§ **Record excerpts**
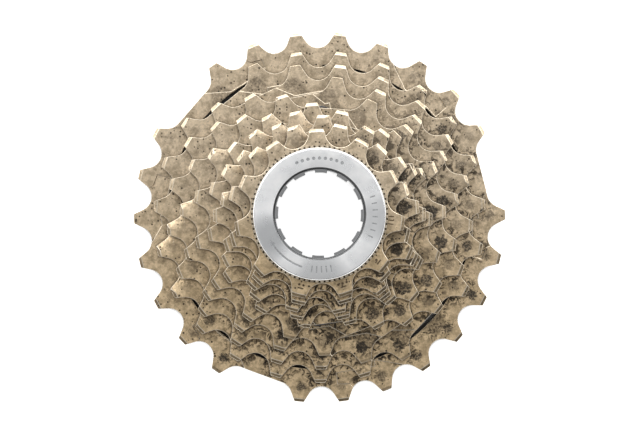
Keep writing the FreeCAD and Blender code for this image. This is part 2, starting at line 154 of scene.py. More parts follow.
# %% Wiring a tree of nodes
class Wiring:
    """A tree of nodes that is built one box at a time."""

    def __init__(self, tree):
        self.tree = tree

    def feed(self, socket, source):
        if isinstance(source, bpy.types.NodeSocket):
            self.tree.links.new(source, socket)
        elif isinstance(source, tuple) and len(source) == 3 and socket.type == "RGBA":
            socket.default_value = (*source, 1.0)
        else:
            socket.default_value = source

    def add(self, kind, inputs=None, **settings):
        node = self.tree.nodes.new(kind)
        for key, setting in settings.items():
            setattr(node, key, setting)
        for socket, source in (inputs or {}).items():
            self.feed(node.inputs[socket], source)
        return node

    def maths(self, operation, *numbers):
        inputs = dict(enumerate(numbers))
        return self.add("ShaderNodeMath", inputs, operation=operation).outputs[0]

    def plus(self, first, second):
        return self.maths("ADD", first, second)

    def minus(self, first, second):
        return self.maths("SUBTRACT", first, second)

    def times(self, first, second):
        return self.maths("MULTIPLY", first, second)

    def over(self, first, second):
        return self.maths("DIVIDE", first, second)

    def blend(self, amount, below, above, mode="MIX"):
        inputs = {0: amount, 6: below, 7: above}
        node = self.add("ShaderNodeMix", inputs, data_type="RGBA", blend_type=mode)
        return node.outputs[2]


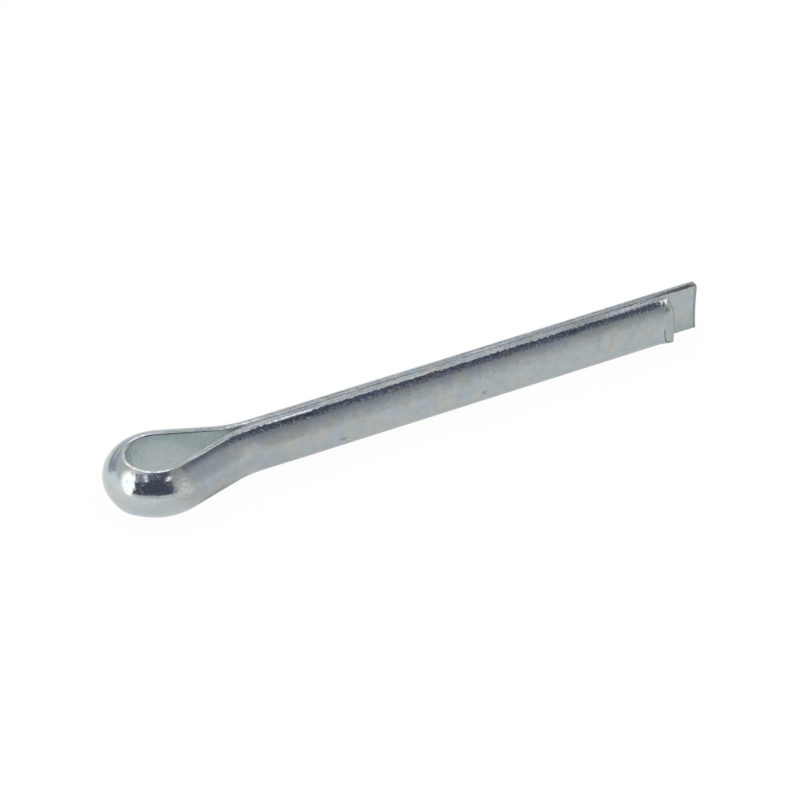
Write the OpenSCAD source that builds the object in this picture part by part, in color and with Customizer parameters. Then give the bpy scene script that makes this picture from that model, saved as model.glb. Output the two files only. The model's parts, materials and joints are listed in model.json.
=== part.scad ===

§ **Aim**
Reproduce only the lines from the top of the material through the one bearing "self.tree = tree", each exactly as it stands.

§ **Exercise solution**
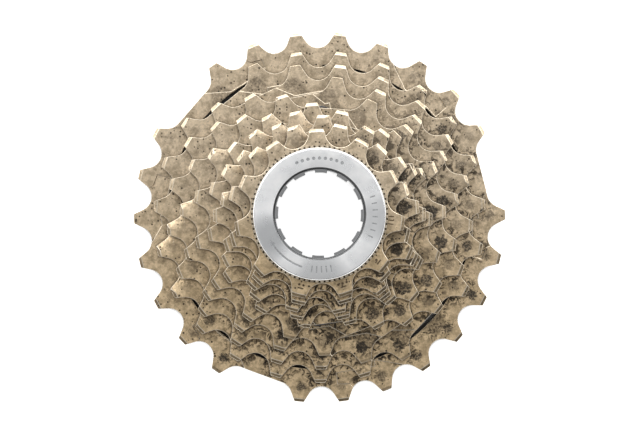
Keep writing the FreeCAD and Blender code for this image. This is part 2, starting at line 154 of scene.py. More parts follow.
# %% Wiring a tree of nodes
class Wiring:
    """A tree of nodes that is built one box at a time."""

    def __init__(self, tree):
        self.tree = tree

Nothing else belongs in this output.